New York Supreme and/or Appellate Courts Appellate Division, First Department


March 12, 2013

ELIZABETH BOUR, PLAINTIFF-APPELLANT,
v.
259 BLEECKER LLC, DEFENDANT-RESPONDENT.

Bour v 259 Bleecker LLC

Published by New York State Law Reporting Bureau pursuant to Judiciary Law § 431.

This opinion is uncorrected and subject to revision before publication in the Official Reports.

Decided on March 12, 2013

Mazzarelli, J.P., Acosta, Freedman, Richter, Gische, JJ.

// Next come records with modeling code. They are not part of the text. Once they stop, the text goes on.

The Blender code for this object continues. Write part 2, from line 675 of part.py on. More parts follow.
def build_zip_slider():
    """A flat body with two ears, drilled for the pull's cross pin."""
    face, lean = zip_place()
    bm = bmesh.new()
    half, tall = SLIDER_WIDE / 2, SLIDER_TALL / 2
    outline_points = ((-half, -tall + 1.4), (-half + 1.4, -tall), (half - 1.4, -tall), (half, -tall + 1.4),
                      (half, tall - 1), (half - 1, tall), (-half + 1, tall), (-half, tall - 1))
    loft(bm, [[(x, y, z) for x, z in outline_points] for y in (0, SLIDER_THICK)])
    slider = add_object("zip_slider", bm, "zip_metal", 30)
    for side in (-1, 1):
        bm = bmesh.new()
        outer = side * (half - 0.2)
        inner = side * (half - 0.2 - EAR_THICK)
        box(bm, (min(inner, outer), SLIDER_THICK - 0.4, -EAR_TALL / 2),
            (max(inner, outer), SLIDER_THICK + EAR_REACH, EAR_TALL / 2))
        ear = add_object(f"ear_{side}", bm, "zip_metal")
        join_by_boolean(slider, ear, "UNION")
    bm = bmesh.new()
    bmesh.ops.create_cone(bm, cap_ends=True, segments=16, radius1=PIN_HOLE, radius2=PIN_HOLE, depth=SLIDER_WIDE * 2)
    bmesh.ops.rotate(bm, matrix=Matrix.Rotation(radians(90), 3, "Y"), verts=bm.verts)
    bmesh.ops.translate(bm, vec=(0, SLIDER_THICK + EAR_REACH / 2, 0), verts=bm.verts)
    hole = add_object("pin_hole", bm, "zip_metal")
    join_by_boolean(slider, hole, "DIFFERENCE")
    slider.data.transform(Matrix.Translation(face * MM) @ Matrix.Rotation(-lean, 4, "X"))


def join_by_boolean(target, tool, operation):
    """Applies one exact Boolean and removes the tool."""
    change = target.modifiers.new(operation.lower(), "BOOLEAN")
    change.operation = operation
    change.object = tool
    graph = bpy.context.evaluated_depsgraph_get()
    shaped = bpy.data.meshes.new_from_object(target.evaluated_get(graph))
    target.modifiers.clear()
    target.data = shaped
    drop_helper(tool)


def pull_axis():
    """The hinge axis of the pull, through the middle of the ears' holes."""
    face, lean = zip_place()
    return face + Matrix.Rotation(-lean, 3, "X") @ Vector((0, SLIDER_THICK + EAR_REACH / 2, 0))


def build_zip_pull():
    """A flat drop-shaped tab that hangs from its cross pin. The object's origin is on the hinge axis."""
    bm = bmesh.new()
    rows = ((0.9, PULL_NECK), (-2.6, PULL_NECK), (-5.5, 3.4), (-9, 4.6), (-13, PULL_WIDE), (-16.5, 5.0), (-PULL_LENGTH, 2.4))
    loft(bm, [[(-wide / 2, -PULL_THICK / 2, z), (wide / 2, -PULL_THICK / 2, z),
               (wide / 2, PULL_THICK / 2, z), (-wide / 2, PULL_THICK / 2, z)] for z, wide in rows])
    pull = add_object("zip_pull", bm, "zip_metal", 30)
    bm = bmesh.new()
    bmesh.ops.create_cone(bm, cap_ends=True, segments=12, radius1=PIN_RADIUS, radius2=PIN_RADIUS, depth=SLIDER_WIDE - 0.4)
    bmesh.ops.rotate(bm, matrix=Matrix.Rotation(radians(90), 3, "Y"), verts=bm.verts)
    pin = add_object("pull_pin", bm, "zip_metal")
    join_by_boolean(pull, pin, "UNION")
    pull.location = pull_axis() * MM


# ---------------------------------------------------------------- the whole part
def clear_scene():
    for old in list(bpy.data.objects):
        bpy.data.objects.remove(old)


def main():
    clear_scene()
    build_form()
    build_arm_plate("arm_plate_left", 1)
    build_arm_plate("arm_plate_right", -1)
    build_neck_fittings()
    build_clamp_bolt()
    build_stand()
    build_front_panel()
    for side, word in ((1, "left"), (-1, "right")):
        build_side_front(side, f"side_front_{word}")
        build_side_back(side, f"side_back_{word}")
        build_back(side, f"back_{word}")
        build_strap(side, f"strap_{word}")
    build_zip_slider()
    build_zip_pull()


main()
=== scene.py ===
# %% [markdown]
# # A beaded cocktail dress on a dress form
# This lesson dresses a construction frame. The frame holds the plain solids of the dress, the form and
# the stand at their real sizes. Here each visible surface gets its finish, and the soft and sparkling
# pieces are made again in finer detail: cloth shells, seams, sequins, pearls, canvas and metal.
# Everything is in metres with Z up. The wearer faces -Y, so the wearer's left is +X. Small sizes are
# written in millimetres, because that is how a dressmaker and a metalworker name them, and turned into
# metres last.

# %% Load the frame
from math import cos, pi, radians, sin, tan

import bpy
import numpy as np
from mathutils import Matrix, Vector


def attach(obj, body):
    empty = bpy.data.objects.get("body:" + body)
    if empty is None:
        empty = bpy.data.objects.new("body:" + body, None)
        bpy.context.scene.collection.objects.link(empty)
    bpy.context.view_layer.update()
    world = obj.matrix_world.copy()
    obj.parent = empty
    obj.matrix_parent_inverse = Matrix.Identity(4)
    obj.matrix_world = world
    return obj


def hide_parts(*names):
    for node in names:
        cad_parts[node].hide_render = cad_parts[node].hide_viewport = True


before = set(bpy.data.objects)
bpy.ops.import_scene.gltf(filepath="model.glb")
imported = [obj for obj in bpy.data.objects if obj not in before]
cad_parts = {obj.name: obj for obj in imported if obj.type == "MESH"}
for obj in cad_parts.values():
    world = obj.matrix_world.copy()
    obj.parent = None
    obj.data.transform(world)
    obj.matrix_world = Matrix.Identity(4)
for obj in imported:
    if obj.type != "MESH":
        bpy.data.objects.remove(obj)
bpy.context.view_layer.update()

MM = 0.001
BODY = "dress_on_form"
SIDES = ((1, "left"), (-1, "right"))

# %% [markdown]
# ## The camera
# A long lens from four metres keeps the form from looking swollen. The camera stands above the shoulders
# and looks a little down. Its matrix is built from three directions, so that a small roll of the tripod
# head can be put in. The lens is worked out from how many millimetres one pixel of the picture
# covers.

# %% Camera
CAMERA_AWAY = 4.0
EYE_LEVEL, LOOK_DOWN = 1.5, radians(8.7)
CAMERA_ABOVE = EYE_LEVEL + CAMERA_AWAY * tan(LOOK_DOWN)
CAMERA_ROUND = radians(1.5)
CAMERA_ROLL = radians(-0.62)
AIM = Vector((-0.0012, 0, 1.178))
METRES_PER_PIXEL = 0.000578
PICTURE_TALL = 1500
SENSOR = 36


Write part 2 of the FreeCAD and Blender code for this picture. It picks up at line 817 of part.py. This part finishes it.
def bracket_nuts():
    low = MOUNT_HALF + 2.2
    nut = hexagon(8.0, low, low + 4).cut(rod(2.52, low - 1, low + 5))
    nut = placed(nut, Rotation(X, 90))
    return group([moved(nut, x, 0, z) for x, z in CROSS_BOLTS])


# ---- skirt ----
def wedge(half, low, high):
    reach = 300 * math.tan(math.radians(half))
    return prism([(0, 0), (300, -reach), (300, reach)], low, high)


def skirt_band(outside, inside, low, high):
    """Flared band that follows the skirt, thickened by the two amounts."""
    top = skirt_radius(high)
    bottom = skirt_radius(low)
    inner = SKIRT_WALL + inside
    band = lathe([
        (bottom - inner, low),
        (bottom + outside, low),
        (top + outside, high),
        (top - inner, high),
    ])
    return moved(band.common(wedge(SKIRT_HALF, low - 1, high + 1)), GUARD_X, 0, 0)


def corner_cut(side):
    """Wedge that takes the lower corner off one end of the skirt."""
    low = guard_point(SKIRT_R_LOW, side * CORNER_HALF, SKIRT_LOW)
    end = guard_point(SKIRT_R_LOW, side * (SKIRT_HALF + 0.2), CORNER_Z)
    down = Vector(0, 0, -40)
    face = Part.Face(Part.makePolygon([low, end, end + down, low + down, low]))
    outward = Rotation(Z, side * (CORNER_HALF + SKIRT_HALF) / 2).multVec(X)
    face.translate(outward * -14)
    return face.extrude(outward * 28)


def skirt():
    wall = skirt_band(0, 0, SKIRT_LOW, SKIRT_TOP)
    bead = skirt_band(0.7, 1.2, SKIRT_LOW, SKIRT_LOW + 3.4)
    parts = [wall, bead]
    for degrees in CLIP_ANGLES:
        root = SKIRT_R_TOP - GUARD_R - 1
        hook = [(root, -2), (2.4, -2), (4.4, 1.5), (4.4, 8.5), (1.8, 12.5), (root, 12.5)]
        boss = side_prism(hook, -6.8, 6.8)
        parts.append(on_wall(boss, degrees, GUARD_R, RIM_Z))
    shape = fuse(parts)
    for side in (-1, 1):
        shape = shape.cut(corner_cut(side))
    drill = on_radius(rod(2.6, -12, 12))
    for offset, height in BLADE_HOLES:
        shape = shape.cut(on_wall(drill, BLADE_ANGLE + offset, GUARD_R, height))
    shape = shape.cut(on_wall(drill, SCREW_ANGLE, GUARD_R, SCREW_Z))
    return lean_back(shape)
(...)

Order, Supreme Court, New York County (Jane S. Solomon, J.), entered May 9, 2011, which granted defendant's motion to quash plaintiff's subpoenas duces tecum served on nonparties, and denied plaintiff's motion to strike defendant's answer for willful failure to produce discovery and to deem the subpoenas enforceable, unanimously affirmed, without costs. Order, same court and Justice, entered October 4, 2011, which, to the extent appealed from as limited by the briefs, granted defendant's motion for summary judgment dismissing the claims for personal injury and punitive damages, denied plaintiff's cross motion for summary judgment, to compel discovery or alternatively to strike defendant's answer, and for leave to amend her bill of particulars, and granted defendant's motion to quash plaintiff's trial subpoenas served on nonparties, unanimously modified, on the law, to reinstate the claims for personal injury, and otherwise affirmed, without costs.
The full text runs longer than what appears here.